**PROMPT:**
Filter the entries below, keeping only lines with the word "joints".

* BEGIN INFORMATION SUPPLIED *

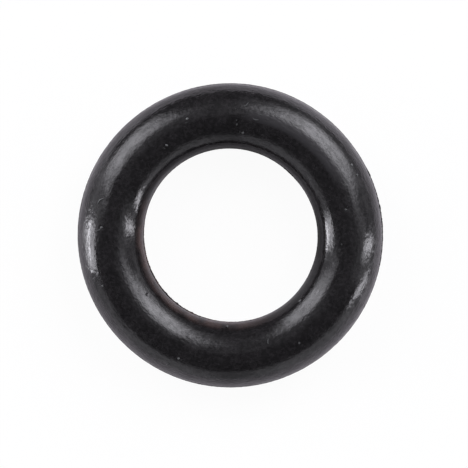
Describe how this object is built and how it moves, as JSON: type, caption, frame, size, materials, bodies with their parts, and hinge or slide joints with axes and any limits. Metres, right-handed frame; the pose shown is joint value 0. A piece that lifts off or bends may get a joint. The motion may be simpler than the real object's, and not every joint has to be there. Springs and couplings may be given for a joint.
{
  "type": "o-ring",
  "caption": "Moulded black rubber O-ring of round section, with a fine trimmed parting line round its bore and its outside.",
  "frame": {"origin": "centre of the ring, on its axis and half way up its section", "axes": "+Z along the ring's axis; X and Y lie in the plane of the parting line"},
  "size_m": [0.014, 0.014, 0.003],
  "materials": {
    "rubber": "moulded black nitrile rubber, satin with soft highlights, a few lint specks and tiny nicks"
  },
  "bodies": {
    "root": {"o_ring": "rubber"}
  },
  "joints": []
}
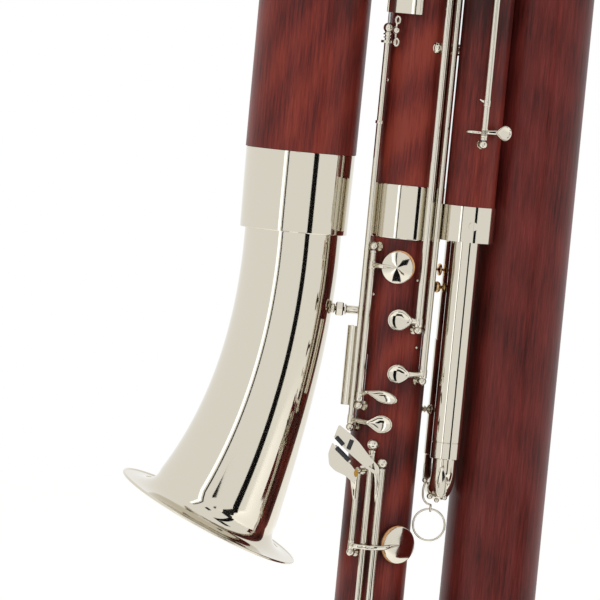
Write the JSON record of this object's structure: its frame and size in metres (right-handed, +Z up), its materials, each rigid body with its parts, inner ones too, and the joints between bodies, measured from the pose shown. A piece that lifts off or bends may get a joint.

* END INFORMATION SUPPLIED *

**THE COMPLETED TASK:**
Describe how this object is built and how it moves, as JSON: type, caption, frame, size, materials, bodies with their parts, and hinge or slide joints with axes and any limits. Metres, right-handed frame; the pose shown is joint value 0. A piece that lifts off or bends may get a joint. The motion may be simpler than the real object's, and not every joint has to be there. Springs and couplings may be given for a joint.
  "joints": []
Write the JSON record of this object's structure: its frame and size in metres (right-handed, +Z up), its materials, each rigid body with its parts, inner ones too, and the joints between bodies, measured from the pose shown. A piece that lifts off or bends may get a joint.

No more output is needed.